En el caso de la Semana Trágica, es probable que los hechos hayan excedido la autoridad del presidente. El oficial a cargo de la represión, coronel Luis Dellepiane, admitió que para salvar a las instituciones (en medio de la crisis se escucharon los rumores de un golpe de Estado) tomó decisiones sin consultar a Yrigoyen. Para que el panorama de los lectores sea completo, importa recordar que Dellepiane fue y será uno de los oficiales radicales más leales a Yrigoyen, por lo que más allá de lo que hiciera o dejara de hacer el presidente, queda claro que la represión estuvo a cargo de un militar de reconocida filiación partidaria.

Por su parte, la otra institución represiva de esos días, la Policía, estaba dirigida por otro militante leal al radicalismo como lo fuera Elpidio González, futuro vicepresidente de la Nación durante la gestión de Alvear y ministro de Yrigoyen en su segunda presidencia. Habría que agregar que Manuel Carlés, el titular de la Liga Patriótica, también fue radical y de alguna manera lo seguirá siendo hacia el futuro, tan radical como el abogado de la empresa de Vasena, don Leopoldo Melo, futuro ministro de Alvear.

Tanto Dellepiane como González son considerados hombres de bien, afiliados radicales sinceros y leales, austeros y honrados. Sin embargo, para entender el grado de contradicción de los procesos sociales y de las propias conductas humanas, ambos tuvieron un rol protagónico en uno de los conflictos en los que corrió más sangre obrera en nuestra historia.

A su favor podría decirse que lo hicieron asumiendo las responsabilidades de sus actos. El anarquista Abad de Santillán dirá para referirse a Dellepiane, “... no lo considero un masacrador profesional”. Como para que nada faltara a esta puesta en escena, el propio Dellepiane dirá: “Vamos a dar un escarmiento que se recordará en los próximos cincuenta años”. Para pesar de los radicales y de su propia historia, su profecía resultó verdadera, pero por razones distintas a las que imaginó su autor.

Alain Rouquié, en su célebre libro sobre las Fuerzas Armadas en la Argentina, señala que en esos años se estableció el paradigma simbólico de las clases dirigentes del “anticomunismo sin comunistas”. Para Manuel Carlés, jefe de la Liga Patriótica, y Joaquín Anchorena, titular de la Asociación de Trabajo, el peligro rojo estaba a la vuelta de la esquina, más allá de que el Partido Comunista fuera en la Argentina una secta minoritaria.
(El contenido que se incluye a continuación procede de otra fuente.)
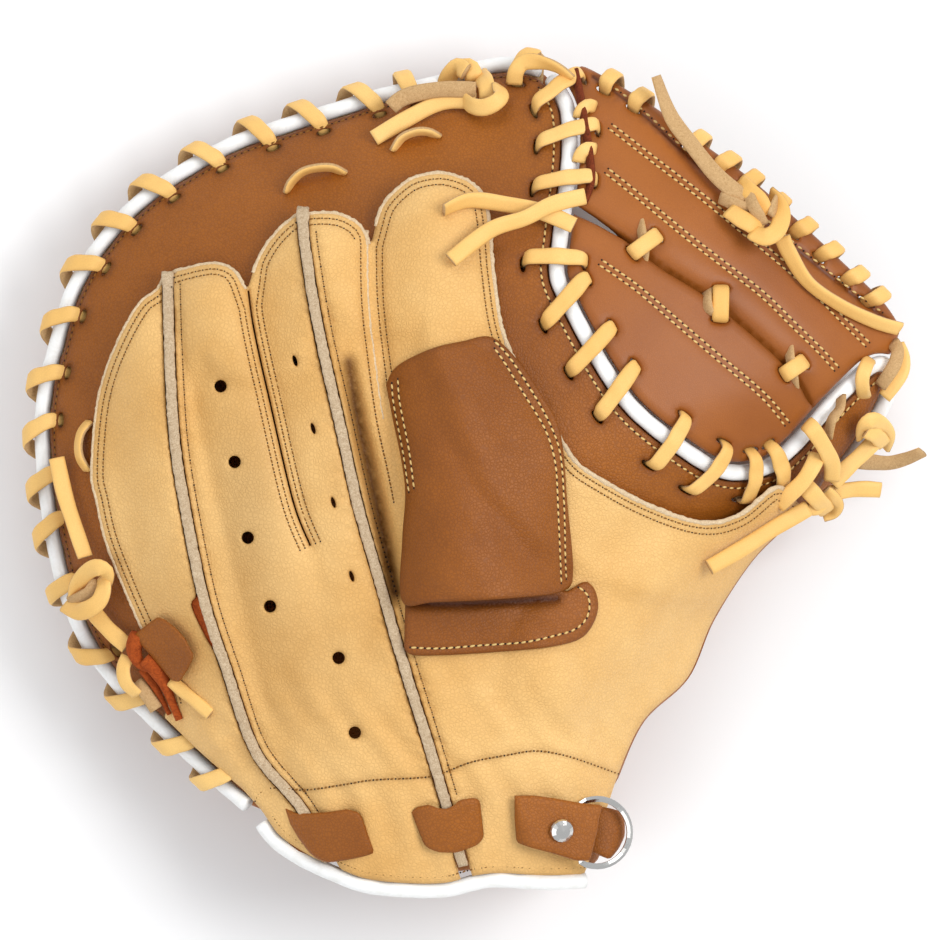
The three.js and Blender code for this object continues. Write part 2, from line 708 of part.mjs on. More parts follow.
// A lace through pattern places, each with its height over the back
function laceRoute(rows) {
  const points = rows.map(([across, down, over]) => {
    const { x, y } = place([across, down]);
    return new THREE.Vector3(x, y, offset(x, y, over));
  });
  return new THREE.CatmullRomCurve3(points);
}

function tail(rows, sides, steps) {
  return tube(laceRoute(rows), laceWidth / 2, laceThick / 2 + 0.1, sides, steps);
}

// A knot of lace: a barrel round the line that it is tied on
function knot({ at: [across, down, over], turn, radius, length }) {
  const half = length / 2;
  const rows = [[0, -half], [0.75, -half], [1, -half * 0.4], [1, half * 0.4], [0.75, half], [0, half]];
  const profile = rows.map(([share, along]) => new THREE.Vector2(share * radius, along));
  const geometry = new THREE.LatheGeometry(profile, 7);
  geometry.rotateZ(Math.PI / 2 + THREE.MathUtils.degToRad(turn));
  const { x, y } = place([across, down]);
  return outward(mergeBare(geometry.translate(x, y, offset(x, y, over))));
}

function mergeBare(geometry) {
  geometry.deleteAttribute('normal');
  geometry.deleteAttribute('uv');
  return mergeVertices(geometry, 1e-4);
}

const tones = {
  brown: { color: '#a4632f', roughness: 0.62, metalness: 0 },
  blond: { color: '#e0b070', roughness: 0.6, metalness: 0 },
  lace: { color: '#efbf70', roughness: 0.55, metalness: 0 },
  rawEdge: { color: '#cdb99b', roughness: 0.9, metalness: 0 },
  piping: { color: '#f4f4f0', roughness: 0.35, metalness: 0 },
  nickel: { color: '#c9cacc', roughness: 0.2, metalness: 1 },
};

const mitt = new THREE.Group();

function addPiece(name, geometry, tone) {
  const material = new THREE.MeshStandardMaterial(tones[tone]);
  const mesh = new THREE.Mesh(geometry.translate(bodyShift.x, bodyShift.y, 0), material);
  mesh.name = name;
  mitt.add(mesh);
}

const rimRoute = whipRoute(rim, rimWraps, rimTurn);
const crotchRoute = whipRoute(crotch, crotchWraps, crotchTurn);
const webRoute = whipRoute(line(webOuter), webEdgeWraps, webTurn);
const wristInset = beside(wrist, 3.4).reverse();
const bodyEdge = [
  ...beside(rim, -seamInset), ...beside(crotch, -seamInset), ...beside(line(thumbSide), -0.8),
  ...wristInset,
];
const body = prism(bodyEdge);

// Palm
const palmEdge = [...rim, ...crotch, ...line(thumbSide), ...line(heelLine)];
addPiece('palm', asGeometry(sheet(palmEdge, palmUnder, palmTop, palmLattice)), 'brown');

// Shell, with a slot for each wrap of lace
const crotchBand = prism(strip(crotch, 2 * pipingRadius + 2.4));
const pipingPassage = bareSolid(piping(crotch, pipingRadius + passageRoom));
const rimSlots = slots(rim, rimWraps, rimTurn, 0);
const crotchSlots = slots(crotch, crotchWraps, crotchTurn, 0);
const shell = sheet(shellOutline, shellUnder, shellTop).intersect(body);
const shellCuts = [
  crotchBand, ...rimSlots.slice(1), ...crotchSlots, passage(crotchRoute), pipingPassage,
];
addPiece('back_shell', asGeometry(without(shell, shellCuts)), 'brown');

// The wrist strap runs over the panels and under them, through a slot at each change
const strapPoints = strapRoute.map(({ across, down, over, lift = 0 }) => {
  const { x, y } = place([across, down]);
  const level = over ? panelTop(x, y) + strapOver + lift : panelUnder(x, y) - strapUnder;
  return new THREE.Vector3(x, y, level);
});
const strapWidths = strapPoints.map(() => new THREE.Vector3(0, 1, 0));
const strapPath = { points: strapPoints, widths: strapWidths, width: strapWidth, thick: strapThick };
const strapPassage = passage(strapPath);

// A geometry laid on the panels, tilted as they slope there
function onPanels(geometry, spot, over) {
  const { x, y } = place(spot);
  const reach = ringRadius;
  const sides = [panelTop(x + reach, y), panelTop(x - reach, y)];
  const ends = [panelTop(x, y + reach), panelTop(x, y - reach)];
  const level = (sides[0] + sides[1] + ends[0] + ends[1]) / 4;
  const slopeX = (sides[0] - sides[1]) / (2 * reach);
  const slopeY = (ends[0] - ends[1]) / (2 * reach);
  const normal = new THREE.Vector3(-slopeX, -slopeY, 1).normalize();
  const turn = new THREE.Quaternion().setFromUnitVectors(new THREE.Vector3(0, 0, 1), normal);
  geometry.applyQuaternion(turn);
  return geometry.translate(x, y, level + over);
}

// The ring: a round bow closed by a straight bar, which the strap holds down
function ringOf(wire) {
  const open = Math.acos(ringBar / ringRadius);
  const bow = [];
  for (let step = -7; step <= 7; step += 1) {
    const turn = (open * step) / 7;
    bow.push(new THREE.Vector3(Math.cos(turn) * ringRadius, Math.sin(turn) * ringRadius, 0));
  }
  const bar = [6, 2, -2, -6].map((across) => new THREE.Vector3(ringBar, across, 0));
  const path = new THREE.CatmullRomCurve3([...bow, ...bar], true);
  const { x, y } = place(ringAt);
  const tilt = THREE.MathUtils.degToRad(ringTilt);
  const level = panelTop(x + ringBar, y) + ringOver + ringBar * Math.sin(tilt);
  return new THREE.TubeGeometry(path, 34, wire, 6, true).rotateY(tilt).translate(x, y, level);
}

// Back panels between the welts
const weltEnds = { left: [352, 902], right: [475, 908] };
const leftSeam = line([...weltLeft, weltEnds.left]);
const rightSeam = line([...weltRight, weltEnds.right]);
const seamTops = { left: [167, 255], right: [303, 200] };
const panelCuts = [
  prism(strip(line([seamTops.left, ...weltLeft, weltEnds.left]), weltGap)),
  prism(strip(line([seamTops.right, ...weltRight, weltEnds.right]), weltGap)),
];
const leftEdge = [
  ...line(leftPanelEdge), ...places([[150, 745], [190, 850], [300, 910]]), ...leftSeam.toReversed(),
];
const left = without(sheet(leftEdge, panelUnder, panelTop).intersect(body), [
  ...panelCuts, ...rimSlots.slice(0, 2), passage(rimRoute), strapPassage,
]);
addPiece('panel_left', asGeometry(left), 'blond');

const vents = ventHoles.map((hole) => {
  const spot = place(hole);
  const circle = new THREE.Shape().absarc(spot.x, spot.y, ventRadius, 0, 2 * Math.PI);
  return prism(circle.getSpacedPoints(6).slice(0, 6));
});
const centreEdge = [...leftSeam, ...rightSeam.toReversed(), ...line(centrePanelTop).reverse()];
const centre = without(sheet(centreEdge, panelUnder, panelTop).intersect(body), [
  ...panelCuts, ...vents, strapPassage, prism(strip(line(fingerSlit), slitWidth)),
]);
addPiece('panel_centre', asGeometry(centre), 'blond');

const rightEdge = [
  ...rightSeam, ...places([[600, 910], [660, 780], [740, 660], [830, 540]]),
  ...line(rightPanelTop).reverse(),
];
const fingerHole = new THREE.Shape();
fingerHole.absellipse(...place(hoodHole.at), ...hoodHole.half, 0, 2 * Math.PI);
const right = without(sheet(rightEdge, panelUnder, panelTop).intersect(body), [
  ...panelCuts,
  passage(crotchRoute),
  strapPassage,
  bareSolid(ringOf(ringWire + passageRoom)),
  prism(strip(line(indexSlit), slitWidth)),
  prism(fingerHole.getSpacedPoints(12).slice(0, 12)),
]);
addPiece('panel_right', asGeometry(right), 'blond');

// Welts standing between the panels
function welt(rows) {
  const points = raised(rows, (x, y) => panelTop(x, y) + weltStand - weltTall / 2, 12);
  return ribbon(points, sideways(points), weltWidth, weltTall);
}

addPiece('welt_left', welt(weltLeft), 'rawEdge');
addPiece('welt_right', welt(weltRight), 'rawEdge');

// Hood over the index finger and the patch below its mouth
addPiece('index_hood', asGeometry(sheet(line(hoodEdge), hoodUnder, hoodTop)), 'brown');
addPiece('hood_base', asGeometry(sheet(line(hoodBaseEdge), patchUnder, patchTop)), 'brown');

// Web of two bars, pierced where the laces pass
const ties = webTies.map(({ upper, lower }) => {
  const ends = [upper, lower].map((spot) => place(spot));
  const at = (end, up) => new THREE.Vector3(end.x, end.y, offset(end.x, end.y, up));
  const points = [at(ends[0], -3.4), at(ends[0], 4.8), at(ends[1], 4.8), at(ends[1], -3.4)];
  const across = new THREE.Vector3(ends[0].y - ends[1].y, ends[1].x - ends[0].x, 0).normalize();
  const widths = points.map(() => across);
  return { points, widths, width: laceWidth, thick: laceThick };
});
const webEdge = line(webOuter);
const webCuts = [
  crotchBand,
  ...slots(crotch, crotchWraps, crotchTurn, crotchSink),
  ...slots(webEdge, webEdgeWraps, webTurn, 0),
  ...ties.map(passage),
  passage(crotchRoute),
  pipingPassage,
];
const upperBar = sheet([...line(webOuter), ...line(webUpperLower)], webUnder, webTop, webLattice);
addPiece('web_upper', asGeometry(without(upperBar, webCuts)), 'brown');
const lowerBar = sheet(line(webLowerEdge), webUnder, webTop, webLattice);
addPiece('web_lower', asGeometry(without(lowerBar, webCuts)), 'brown');
ties.forEach((tie, index) => addPiece(`web_tie_${index + 1}`, band(tie), 'lace'));

// Piping
addPiece('rim_piping', piping(rim), 'piping');
addPiece('crotch_piping', piping(crotch), 'piping');
addPiece('wrist_piping', piping(wrist), 'piping');

// Laces wound round the seams
addPiece('rim_lace', band(rimRoute), 'lace');
addPiece('crotch_lace', band(crotchRoute), 'lace');
addPiece('web_edge_lace', band(webRoute), 'lace');

// Free laces, tails and knots
Object.entries(laces).forEach(([name, rows]) => {
  const isCord = cordNames.includes(name);
  addPiece(name, tail(rows, isCord ? 8 : 4, isCord ? 6 : 4), 'lace');
});
Object.entries(knots).forEach(([name, shape]) => addPiece(name, knot(shape), 'lace'));

// Pull tab, a roll of leather
addPiece('pull_tab', tube(laceRoute(tabRoute), 5.4, 3.4, 8, 6), 'brown');

// Wrist strap with its ring and rivet
addPiece('wrist_strap', band(strapPath), 'brown');

const rivetProfile = [[0, 0], [1, 0], [0.92, 0.7], [0.6, 1.5], [0, 1.9]].map(([share, up]) => (
  new THREE.Vector2(share * rivetRadius, up)
));
const rivet = new THREE.LatheGeometry(rivetProfile, 16).rotateX(Math.PI / 2);
const rivetOver = strapOver + strapThick / 2 + rivetLift;
addPiece('rivet', outward(mergeBare(onPanels(rivet, rivetAt, rivetOver))), 'nickel');
addPiece('ring', outward(mergeBare(ringOf(ringWire))), 'nickel');

export default mitt;
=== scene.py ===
# Catcher mitt lying palm down. Tables count in pattern steps and heights in millimetres.
import bpy
import math
import random
import numpy as np
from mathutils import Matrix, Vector, geometry


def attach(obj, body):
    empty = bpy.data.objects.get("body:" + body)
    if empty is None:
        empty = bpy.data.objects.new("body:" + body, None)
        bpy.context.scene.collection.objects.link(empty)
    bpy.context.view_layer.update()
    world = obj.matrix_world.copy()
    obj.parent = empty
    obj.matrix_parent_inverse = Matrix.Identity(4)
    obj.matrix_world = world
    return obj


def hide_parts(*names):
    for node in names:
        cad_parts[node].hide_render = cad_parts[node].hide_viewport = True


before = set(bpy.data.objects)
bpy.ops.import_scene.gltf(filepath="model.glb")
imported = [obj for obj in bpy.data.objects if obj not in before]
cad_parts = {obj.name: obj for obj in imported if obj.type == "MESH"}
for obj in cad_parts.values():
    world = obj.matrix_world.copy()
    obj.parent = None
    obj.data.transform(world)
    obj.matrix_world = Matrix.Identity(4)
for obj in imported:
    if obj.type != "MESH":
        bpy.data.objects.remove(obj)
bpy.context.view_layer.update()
dice = random.Random(11)

patternStep = 0.34
patternMiddle = (464.5, 475)
domeMiddle = (470, 470)
bodyShift = (-2.72, -1.47)
leather = 2.6
gap = 0.4

# Camera, light and floor
view = {"at": (470, 470), "level": 50, "lens": 400, "sensor": 36, "span": 940, "far": 20}
lights = {
    "key": {"at": (1.0, 0.25, 1.5), "size": 0.8, "power": 18},
    "top": {"at": (-0.3, 1.3, 1.3), "size": 1.0, "power": 6},
    "fill": {"at": (-0.9, -0.7, 1.4), "size": 1.4, "power": 7},
}
sky = {"Color": (0.95, 0.97, 1, 1), "Strength": 0.66}
floorLook = {"Base Color": (0.93, 0.93, 0.93, 1), "Roughness": 0.8}


def place(rows):
    rows = np.atleast_2d(np.array(rows, float))[:, :2]
    return (rows - patternMiddle) * (patternStep, -patternStep)


def metres(points):
    points = np.array(points, float)
    points[..., 0] += bodyShift[0]
    points[..., 1] += bodyShift[1]
    return points / 1000


def addCamera():
    camera = bpy.data.objects.new("camera", bpy.data.cameras.new("camera"))
    bpy.context.scene.collection.objects.link(camera)
    camera.data.lens = view["lens"]
    camera.data.sensor_width = view["sensor"]
    camera.data.clip_end = view["far"]
    x, y = place([view["at"]])[0]
    away = view["lens"] / view["sensor"] * view["span"] * patternStep
    camera.location = metres([x, y, view["level"] + away])
    bpy.context.scene.camera = camera


def addLight(name, look):
    light = bpy.data.objects.new(name, bpy.data.lights.new(name, "AREA"))
    light.data.size = look["size"]
    light.data.energy = look["power"]
    light.location = look["at"]
    light.rotation_euler = (-Vector(look["at"])).to_track_quat("-Z", "Y").to_euler()
    bpy.context.scene.collection.objects.link(light)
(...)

Es que en 1917 los comunistas habían tomado el poder en Rusia y en 1918, en Alemania, se habían constituido los soviets de Baviera. Las clases altas y la burguesía estaban asustadas y ya se sabe que una burguesía asustada se vuelca rápidamente a soluciones represivas. “No hay peor fascista que un liberal asustado”, diría cincuenta años después Jean Paul Sartre.
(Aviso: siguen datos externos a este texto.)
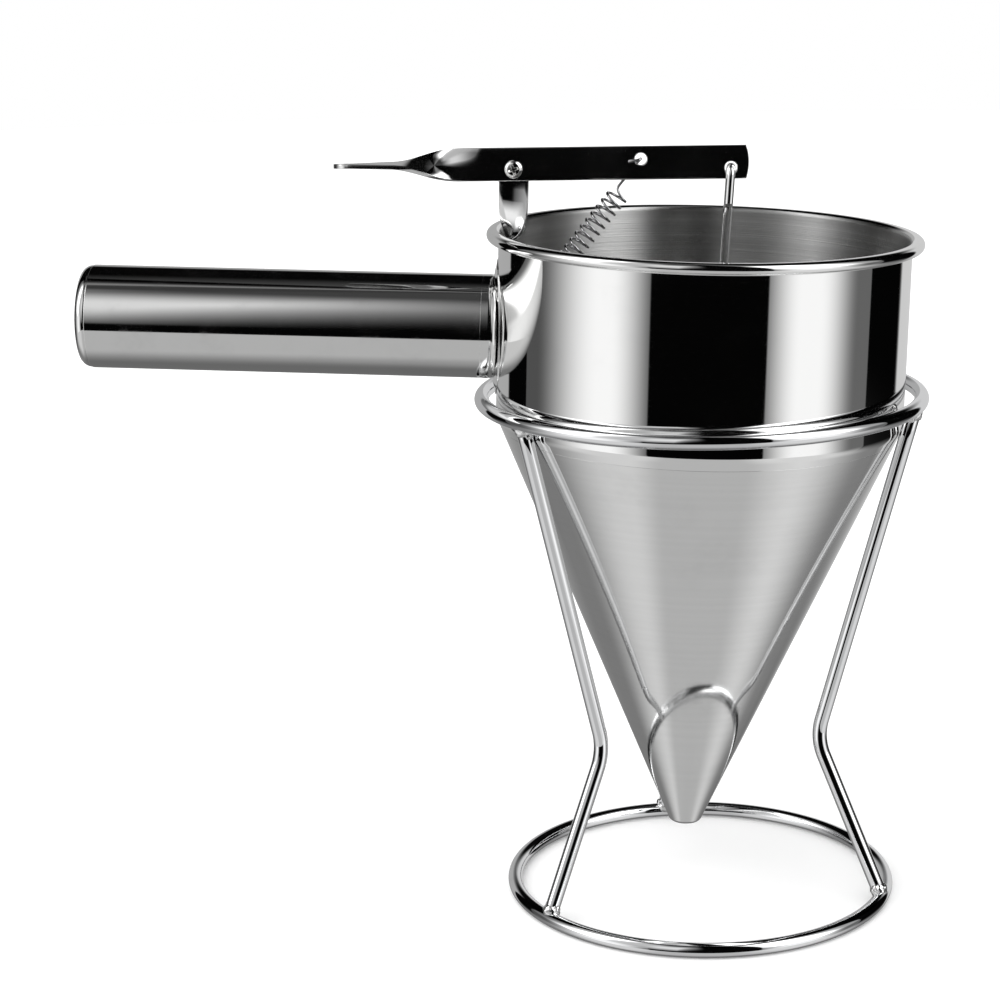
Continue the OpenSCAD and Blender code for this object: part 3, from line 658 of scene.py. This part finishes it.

Los niños bien de la Liga Patriótica, entrenados en el Círculo Militar y estimulados con bebidas espirituosas en el célebre Café de París de calle Florida, saldrían a la calle a cazar rusos y no se les ocurrirá nada mejor que confundir a los rusos con los judíos, motivo por el cual en los barrios de Villa Crespo y Once se dedicarán a asesinar hombres, mujeres y niños judíos. Lo más trágico de todo aquello es que los judíos fueron reprimidos por su supuesta identidad comunista, cuando en realidad muchos de ellos habían llegado de Rusia huyendo de los pogroms zaristas y de la represión leninista.

Como para que ninguna paradoja estuviera ausente, la huelga se resolvió satisfaciendo todas las reivindicaciones de los trabajadores. La decisión de Yrigoyen no dejó conforme a nadie, ni a los trabajadores anarquistas ni a los clases propietarias. Finalmente, la huelga provocará el cierre definitivo de la empresa metalúrgica Vasena, la más innovadora y moderna de aquellos años. Recién treinta años después volvería a hablarse en la Argentina de emprendimientos metalúrgicos. Mientras tanto, la perspectiva de desarrollar una industria nacional de importancia estratégica resultaría bloqueada por la insensibilidad patronal, la intransigencia obrera y las contradicciones de un sistema político todavía inmaduro para asumir los desafíos de una Argentina moderna.